International Research Journal of Public and Environmental Health
Vol.6 (8),pp. 191-201, December 2019
Available online at https://www.journalissues.org/IRJPEH/
Author(s) retain the copyright of this article. Author(s) agree that this article remain permanently open access under the terms of the Creative Commons Attribution License 4.0 International License.
Original Research Article
Respiratory intervention in children 7-14 years old with autism spectrum disorder, attention-deficit/hyperactivity disorder and down syndrome in special schools in Central Macedonia- Hellas
Panagiotis Georgiadis1, Alexandra Hristara-Papadopoulou*2, Paris Iakovidis3,Manolis Trevlakis4, Anna Xalkia4 and Pelagia Tsakona1
1Pediatric Physiotherapist, Postgraduate Program, Pediatric Physiotherapy, Educator in Special Education, Greece.
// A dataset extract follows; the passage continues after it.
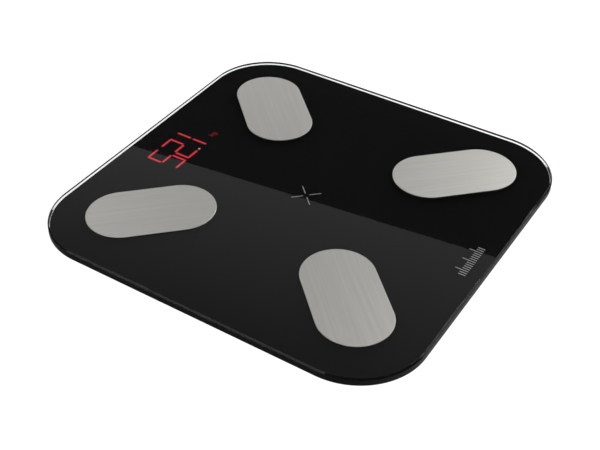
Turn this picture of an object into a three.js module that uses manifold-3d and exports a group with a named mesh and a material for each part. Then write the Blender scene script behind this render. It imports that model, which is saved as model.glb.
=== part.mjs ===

2Pediatric Physiotherapy, Head of the Postgraduate Programme, International Hellenic University, Greece.
3Professor of implementations of Physiotherapy International Hellenic University, Greece
4Academic scholar of Physiotherapy International Hellenic University, Greece.
*Corresponding Author Email: alekpap(at)phys.teithe.gr;hristara2(at)hotmail.com
Respiratory disorders are more likely in children with Autism Spectrum Disorder (ASD), Attention-deficit/hyperactivity disorder (ADHD) and Down syndrome compared to the general population. Children with specific disorders or syndrome often experience bronchitis, bronchial asthma, bronchiectasis, and comorbidity, such as cystic fibrosis. The purpose of this research was to evaluate respiratory physiotherapy techniques for children aged 7-14 years with autism, Down Syndrome, ADHD, and ASDA. Five months of interventions took place in 90 children with ASD, Down Syndrome, ADHD and ADHD/ASD in order to show the beneficial contribution of respiratory physiotherapy. The 90 children were placed in an intervention group (n = 54) and a control group (v = 34). The mean age of the sample was 10.8 years (s.d= 2.3). The intervention program took place three days a week for 5 months. Every month, (1) Somatometric Stability Testing, (2) Oximetry Testing and (3) Spirometer Testing were recorded. The results showed that both spirometry and oximetry produced significant improvement of the children in the intervention group compared to the control group. A detailed analysis of oximetry measurements showed that the intervention brought a significant improvement in saturation and pulses in the group of children with ASD (p <0.05), ADHD (p <0.05), ASD / ADHD (p <0.05) and Down syndrome (p <0.05). Similarly, the intervention was observed to significantly improve FVC, FVC / pred, FEV1, PEF, PEF / Pred and FEF2575 in the group of children with ASD (p <0.05), ADHD (p <0.05), ASD / ADHD (p <0.05) and Down syndrome (p <0.05). The evidence that emerges from the findings of this research is a strong incentive to continue the effort of investigating the usefulness of respiratory physiotherapy in children suffering from Down Syndrome, ADHD, ASDA.
Key words: Breathing, physiotherapy, autism spectrum disorder, attention-deficit/hyperactivity disorder, down syndrome.